-- GOAL OF THE EXERCISE --
Your answer is a single number: how many lines hold the word "that"?

Entries with parts and joints:
* BEGIN *

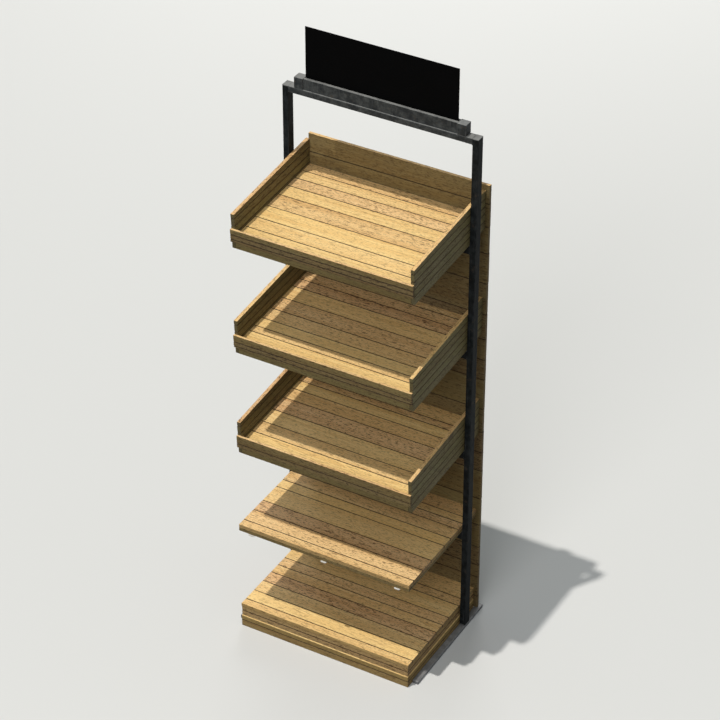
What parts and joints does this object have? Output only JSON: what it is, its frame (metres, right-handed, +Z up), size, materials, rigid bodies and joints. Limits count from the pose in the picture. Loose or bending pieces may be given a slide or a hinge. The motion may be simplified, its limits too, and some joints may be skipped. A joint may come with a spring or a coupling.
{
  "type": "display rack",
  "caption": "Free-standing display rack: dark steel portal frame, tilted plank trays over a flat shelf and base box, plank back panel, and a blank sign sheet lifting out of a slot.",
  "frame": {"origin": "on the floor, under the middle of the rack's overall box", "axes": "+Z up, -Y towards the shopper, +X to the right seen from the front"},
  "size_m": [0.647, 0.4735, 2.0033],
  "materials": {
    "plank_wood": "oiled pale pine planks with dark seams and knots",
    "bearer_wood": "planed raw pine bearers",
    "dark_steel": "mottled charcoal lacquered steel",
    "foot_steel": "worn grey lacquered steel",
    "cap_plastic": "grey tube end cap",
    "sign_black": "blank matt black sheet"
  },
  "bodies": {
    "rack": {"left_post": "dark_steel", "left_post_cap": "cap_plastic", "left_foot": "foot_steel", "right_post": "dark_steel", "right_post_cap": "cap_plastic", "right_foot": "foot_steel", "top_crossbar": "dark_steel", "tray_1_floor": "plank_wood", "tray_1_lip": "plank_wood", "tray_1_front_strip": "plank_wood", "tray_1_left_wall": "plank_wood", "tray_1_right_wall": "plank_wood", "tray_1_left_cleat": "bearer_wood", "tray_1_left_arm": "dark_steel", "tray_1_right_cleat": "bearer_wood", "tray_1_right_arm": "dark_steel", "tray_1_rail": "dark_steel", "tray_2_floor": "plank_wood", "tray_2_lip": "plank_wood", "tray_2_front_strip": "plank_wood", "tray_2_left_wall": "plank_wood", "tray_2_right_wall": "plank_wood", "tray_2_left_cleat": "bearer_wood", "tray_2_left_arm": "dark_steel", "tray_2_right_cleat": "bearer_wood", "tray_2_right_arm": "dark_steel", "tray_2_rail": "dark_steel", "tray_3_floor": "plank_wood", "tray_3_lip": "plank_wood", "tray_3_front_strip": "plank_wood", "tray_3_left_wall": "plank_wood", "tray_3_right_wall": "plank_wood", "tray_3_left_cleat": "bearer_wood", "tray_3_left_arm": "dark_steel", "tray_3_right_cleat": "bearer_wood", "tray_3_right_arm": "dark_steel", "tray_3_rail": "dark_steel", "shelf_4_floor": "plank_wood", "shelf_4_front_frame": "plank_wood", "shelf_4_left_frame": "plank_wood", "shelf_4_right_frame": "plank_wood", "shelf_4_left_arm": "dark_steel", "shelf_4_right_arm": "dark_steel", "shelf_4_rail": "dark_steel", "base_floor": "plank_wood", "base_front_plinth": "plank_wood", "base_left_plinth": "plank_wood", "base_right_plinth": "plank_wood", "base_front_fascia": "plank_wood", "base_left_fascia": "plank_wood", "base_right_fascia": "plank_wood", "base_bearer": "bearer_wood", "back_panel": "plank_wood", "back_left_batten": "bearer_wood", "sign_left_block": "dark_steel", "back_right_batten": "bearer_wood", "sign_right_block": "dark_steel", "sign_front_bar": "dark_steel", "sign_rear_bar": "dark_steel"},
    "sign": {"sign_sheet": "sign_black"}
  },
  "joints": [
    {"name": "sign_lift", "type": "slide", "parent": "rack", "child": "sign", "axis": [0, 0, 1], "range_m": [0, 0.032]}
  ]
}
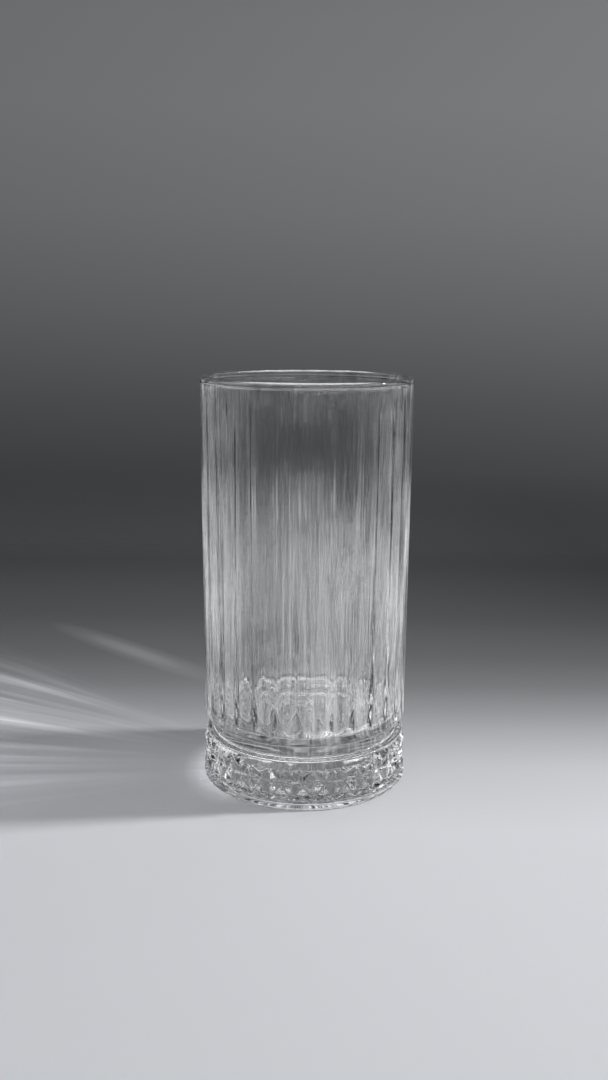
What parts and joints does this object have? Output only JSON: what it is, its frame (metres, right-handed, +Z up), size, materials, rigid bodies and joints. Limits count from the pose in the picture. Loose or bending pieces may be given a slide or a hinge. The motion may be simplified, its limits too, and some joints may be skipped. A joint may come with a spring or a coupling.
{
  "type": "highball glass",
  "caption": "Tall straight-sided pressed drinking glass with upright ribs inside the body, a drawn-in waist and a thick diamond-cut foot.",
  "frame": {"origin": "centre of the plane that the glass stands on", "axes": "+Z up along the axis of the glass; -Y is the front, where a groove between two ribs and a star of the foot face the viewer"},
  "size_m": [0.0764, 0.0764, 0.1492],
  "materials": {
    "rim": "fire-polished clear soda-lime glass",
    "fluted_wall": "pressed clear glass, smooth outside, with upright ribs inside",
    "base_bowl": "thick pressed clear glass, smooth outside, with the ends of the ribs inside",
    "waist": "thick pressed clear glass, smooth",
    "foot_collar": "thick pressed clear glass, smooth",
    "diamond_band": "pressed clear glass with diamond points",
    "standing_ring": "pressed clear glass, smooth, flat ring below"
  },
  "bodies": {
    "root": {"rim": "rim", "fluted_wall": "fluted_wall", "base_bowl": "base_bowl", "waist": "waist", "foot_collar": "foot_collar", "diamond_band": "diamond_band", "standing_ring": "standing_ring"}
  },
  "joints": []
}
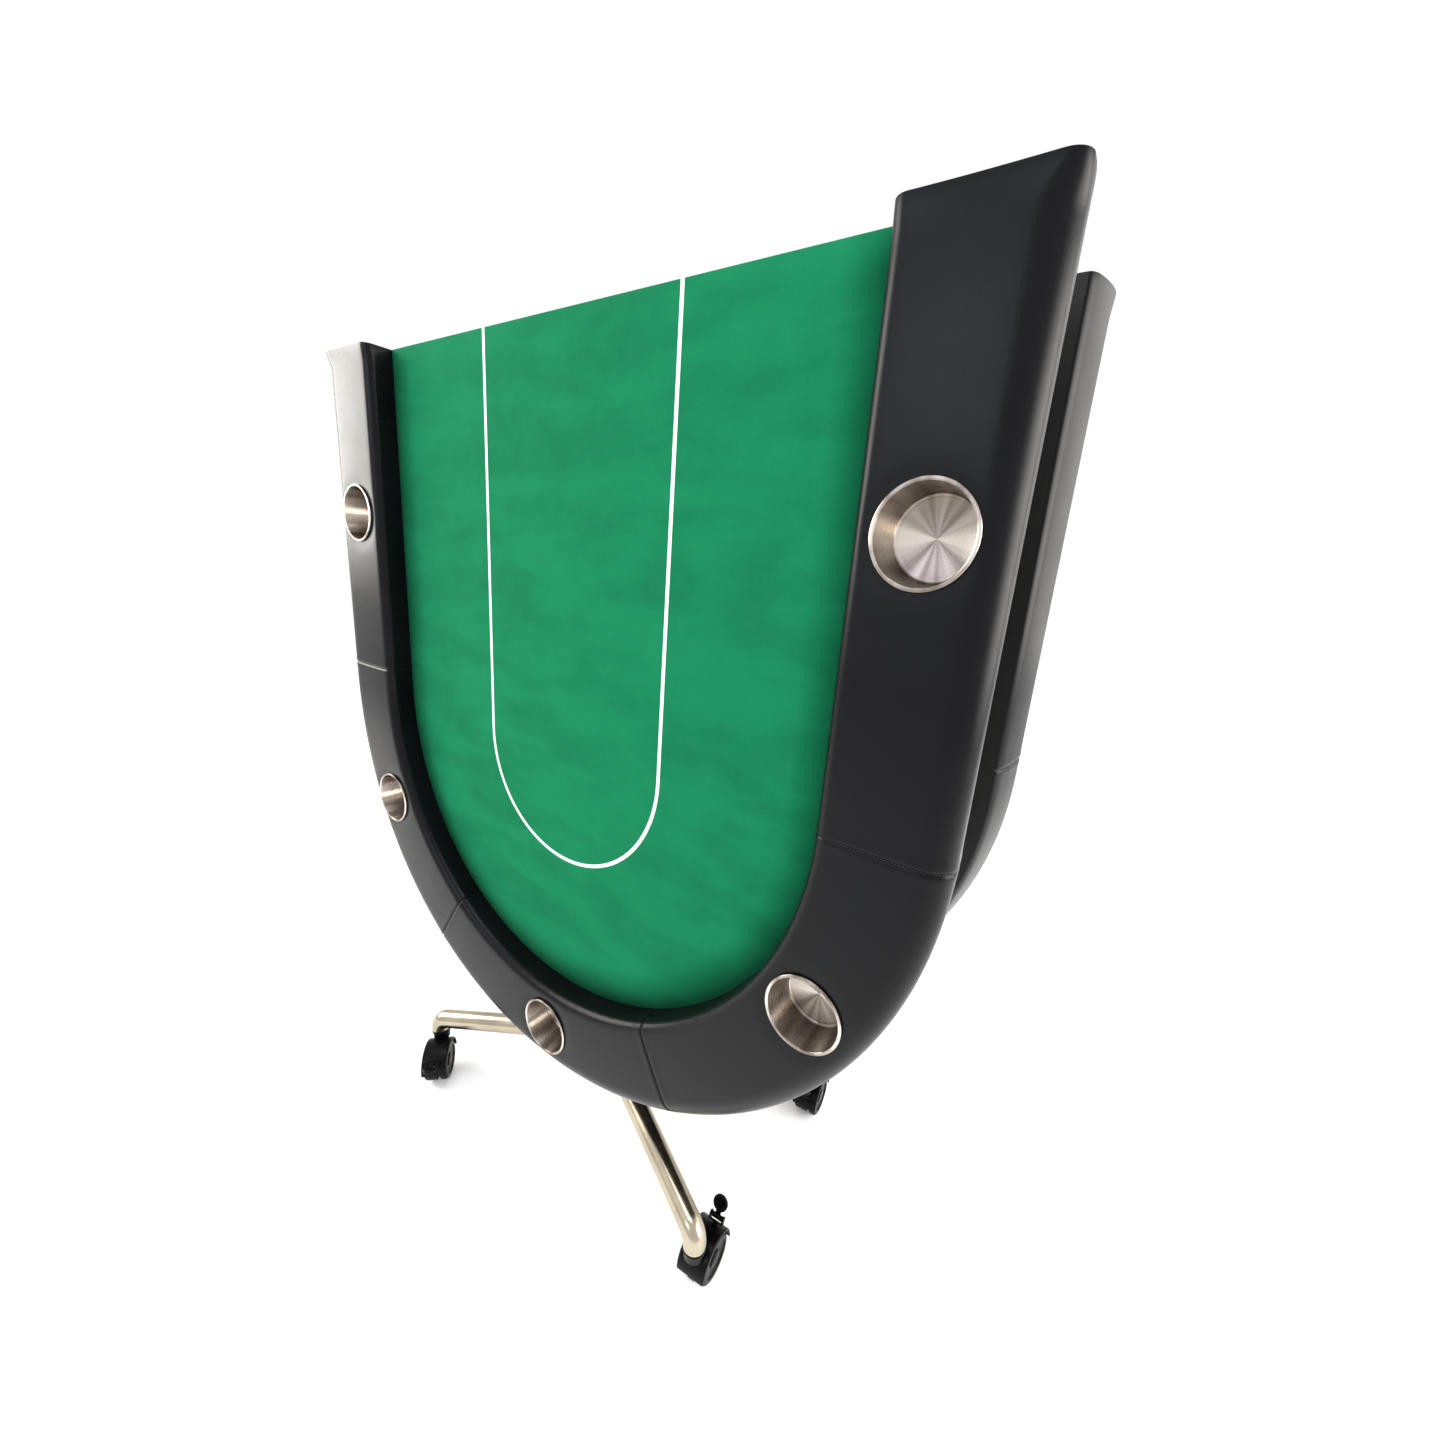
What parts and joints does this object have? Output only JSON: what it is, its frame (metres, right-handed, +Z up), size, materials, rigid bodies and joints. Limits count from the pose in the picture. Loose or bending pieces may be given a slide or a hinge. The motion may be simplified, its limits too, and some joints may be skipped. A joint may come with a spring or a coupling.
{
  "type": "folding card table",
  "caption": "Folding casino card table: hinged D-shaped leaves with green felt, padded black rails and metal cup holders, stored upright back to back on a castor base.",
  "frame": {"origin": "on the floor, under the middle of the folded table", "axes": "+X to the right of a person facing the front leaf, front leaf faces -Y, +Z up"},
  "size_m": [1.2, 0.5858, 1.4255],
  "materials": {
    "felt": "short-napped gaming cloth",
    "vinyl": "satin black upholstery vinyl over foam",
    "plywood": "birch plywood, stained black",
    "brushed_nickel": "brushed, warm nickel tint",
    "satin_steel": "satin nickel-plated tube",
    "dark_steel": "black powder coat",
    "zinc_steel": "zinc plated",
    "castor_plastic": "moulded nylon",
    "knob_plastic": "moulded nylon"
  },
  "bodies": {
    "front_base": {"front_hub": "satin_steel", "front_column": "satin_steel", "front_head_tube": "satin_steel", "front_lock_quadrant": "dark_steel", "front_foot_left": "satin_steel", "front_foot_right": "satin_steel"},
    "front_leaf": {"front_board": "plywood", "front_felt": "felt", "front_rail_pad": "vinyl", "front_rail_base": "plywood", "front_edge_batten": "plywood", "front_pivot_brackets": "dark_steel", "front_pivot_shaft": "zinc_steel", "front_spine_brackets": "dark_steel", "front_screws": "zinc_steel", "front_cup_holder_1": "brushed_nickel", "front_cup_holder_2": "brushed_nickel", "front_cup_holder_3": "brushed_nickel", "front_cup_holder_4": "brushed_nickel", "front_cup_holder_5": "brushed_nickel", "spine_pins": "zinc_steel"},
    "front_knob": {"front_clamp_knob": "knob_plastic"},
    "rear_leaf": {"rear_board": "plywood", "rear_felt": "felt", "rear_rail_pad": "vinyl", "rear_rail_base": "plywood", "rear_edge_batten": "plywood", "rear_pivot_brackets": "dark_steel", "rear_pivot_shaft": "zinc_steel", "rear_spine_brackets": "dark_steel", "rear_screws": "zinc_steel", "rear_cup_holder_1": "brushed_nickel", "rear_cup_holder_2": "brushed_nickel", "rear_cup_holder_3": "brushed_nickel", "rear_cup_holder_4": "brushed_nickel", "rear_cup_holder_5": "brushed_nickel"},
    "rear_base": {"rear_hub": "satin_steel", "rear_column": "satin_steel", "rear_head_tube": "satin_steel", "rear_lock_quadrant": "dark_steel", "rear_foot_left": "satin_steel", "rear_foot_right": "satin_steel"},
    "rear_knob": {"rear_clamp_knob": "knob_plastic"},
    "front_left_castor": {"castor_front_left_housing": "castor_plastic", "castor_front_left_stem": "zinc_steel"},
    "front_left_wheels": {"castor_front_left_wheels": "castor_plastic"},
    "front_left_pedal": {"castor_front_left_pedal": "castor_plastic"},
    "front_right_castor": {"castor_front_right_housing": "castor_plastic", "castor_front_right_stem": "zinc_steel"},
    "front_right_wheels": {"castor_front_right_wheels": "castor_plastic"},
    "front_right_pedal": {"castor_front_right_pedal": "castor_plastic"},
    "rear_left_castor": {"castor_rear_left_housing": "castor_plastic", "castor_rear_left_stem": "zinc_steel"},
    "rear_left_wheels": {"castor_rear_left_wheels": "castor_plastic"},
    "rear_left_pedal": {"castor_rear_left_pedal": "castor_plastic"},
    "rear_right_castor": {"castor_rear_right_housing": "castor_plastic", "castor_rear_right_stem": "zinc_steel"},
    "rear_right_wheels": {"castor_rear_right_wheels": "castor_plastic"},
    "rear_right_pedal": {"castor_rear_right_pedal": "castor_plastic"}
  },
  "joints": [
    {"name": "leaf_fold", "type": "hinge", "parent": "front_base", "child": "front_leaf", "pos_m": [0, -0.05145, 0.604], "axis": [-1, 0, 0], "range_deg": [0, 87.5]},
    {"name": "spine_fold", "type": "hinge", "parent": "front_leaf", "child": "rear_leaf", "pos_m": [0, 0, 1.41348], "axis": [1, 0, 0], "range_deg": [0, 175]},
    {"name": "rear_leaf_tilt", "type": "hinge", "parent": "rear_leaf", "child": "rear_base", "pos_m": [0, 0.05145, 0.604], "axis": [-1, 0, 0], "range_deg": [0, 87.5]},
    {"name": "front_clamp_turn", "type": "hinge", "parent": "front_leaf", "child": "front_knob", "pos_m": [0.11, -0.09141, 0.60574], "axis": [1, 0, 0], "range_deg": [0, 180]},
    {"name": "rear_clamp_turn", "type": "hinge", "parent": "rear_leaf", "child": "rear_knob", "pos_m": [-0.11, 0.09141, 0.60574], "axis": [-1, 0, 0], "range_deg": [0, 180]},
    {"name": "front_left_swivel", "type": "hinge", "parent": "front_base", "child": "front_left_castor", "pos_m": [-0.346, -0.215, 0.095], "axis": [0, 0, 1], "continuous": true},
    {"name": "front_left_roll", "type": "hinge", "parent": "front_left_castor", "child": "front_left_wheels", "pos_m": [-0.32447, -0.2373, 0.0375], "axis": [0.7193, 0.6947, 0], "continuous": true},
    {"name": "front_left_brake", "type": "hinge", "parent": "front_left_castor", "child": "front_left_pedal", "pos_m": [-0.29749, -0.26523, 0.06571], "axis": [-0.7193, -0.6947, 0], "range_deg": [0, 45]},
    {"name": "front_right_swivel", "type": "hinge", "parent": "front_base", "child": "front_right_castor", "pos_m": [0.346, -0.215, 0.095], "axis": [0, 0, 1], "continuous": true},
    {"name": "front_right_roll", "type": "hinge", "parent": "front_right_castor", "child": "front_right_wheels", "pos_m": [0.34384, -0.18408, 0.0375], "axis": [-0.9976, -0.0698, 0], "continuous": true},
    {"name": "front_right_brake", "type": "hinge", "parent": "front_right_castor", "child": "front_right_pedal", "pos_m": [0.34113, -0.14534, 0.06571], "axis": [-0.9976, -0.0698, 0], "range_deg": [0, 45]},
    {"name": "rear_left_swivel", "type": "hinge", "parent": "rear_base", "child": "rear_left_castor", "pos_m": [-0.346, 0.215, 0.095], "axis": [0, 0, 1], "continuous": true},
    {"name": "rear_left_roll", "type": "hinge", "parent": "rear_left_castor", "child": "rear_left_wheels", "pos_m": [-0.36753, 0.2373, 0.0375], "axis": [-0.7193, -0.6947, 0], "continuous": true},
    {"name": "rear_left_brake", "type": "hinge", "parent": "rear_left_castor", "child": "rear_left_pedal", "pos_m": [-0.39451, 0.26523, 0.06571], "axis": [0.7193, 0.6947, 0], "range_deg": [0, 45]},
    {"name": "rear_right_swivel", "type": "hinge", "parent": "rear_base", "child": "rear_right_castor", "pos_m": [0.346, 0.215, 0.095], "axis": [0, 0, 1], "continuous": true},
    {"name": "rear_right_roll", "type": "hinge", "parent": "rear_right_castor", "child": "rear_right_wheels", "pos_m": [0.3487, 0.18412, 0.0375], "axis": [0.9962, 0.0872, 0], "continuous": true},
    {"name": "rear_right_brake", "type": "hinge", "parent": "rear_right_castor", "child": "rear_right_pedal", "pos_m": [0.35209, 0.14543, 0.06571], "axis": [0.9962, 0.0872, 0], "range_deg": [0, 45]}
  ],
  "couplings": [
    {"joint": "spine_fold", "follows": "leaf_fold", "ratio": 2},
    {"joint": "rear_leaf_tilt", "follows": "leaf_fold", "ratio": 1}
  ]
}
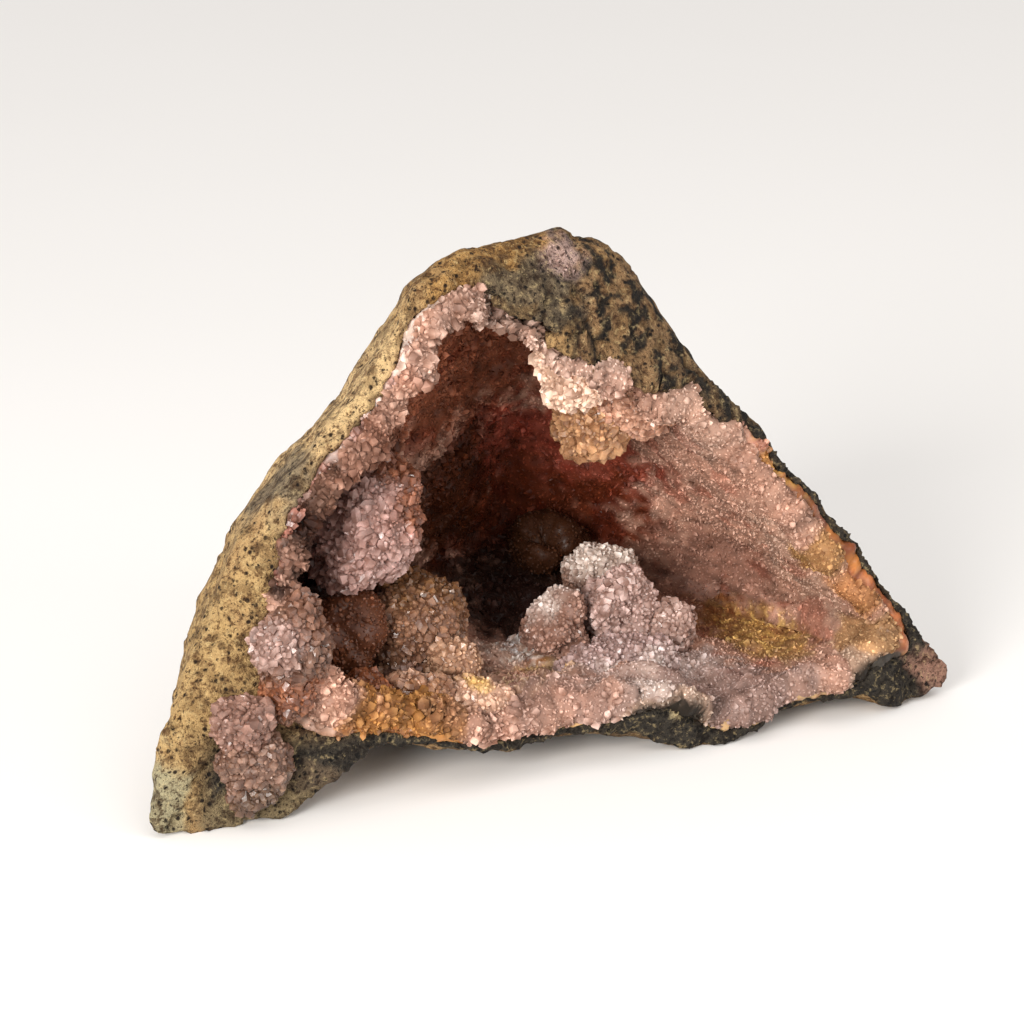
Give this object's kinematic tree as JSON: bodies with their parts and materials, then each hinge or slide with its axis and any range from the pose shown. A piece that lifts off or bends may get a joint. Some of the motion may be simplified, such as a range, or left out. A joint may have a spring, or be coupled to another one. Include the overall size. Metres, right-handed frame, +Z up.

* END *

-- TASK RESULT --
2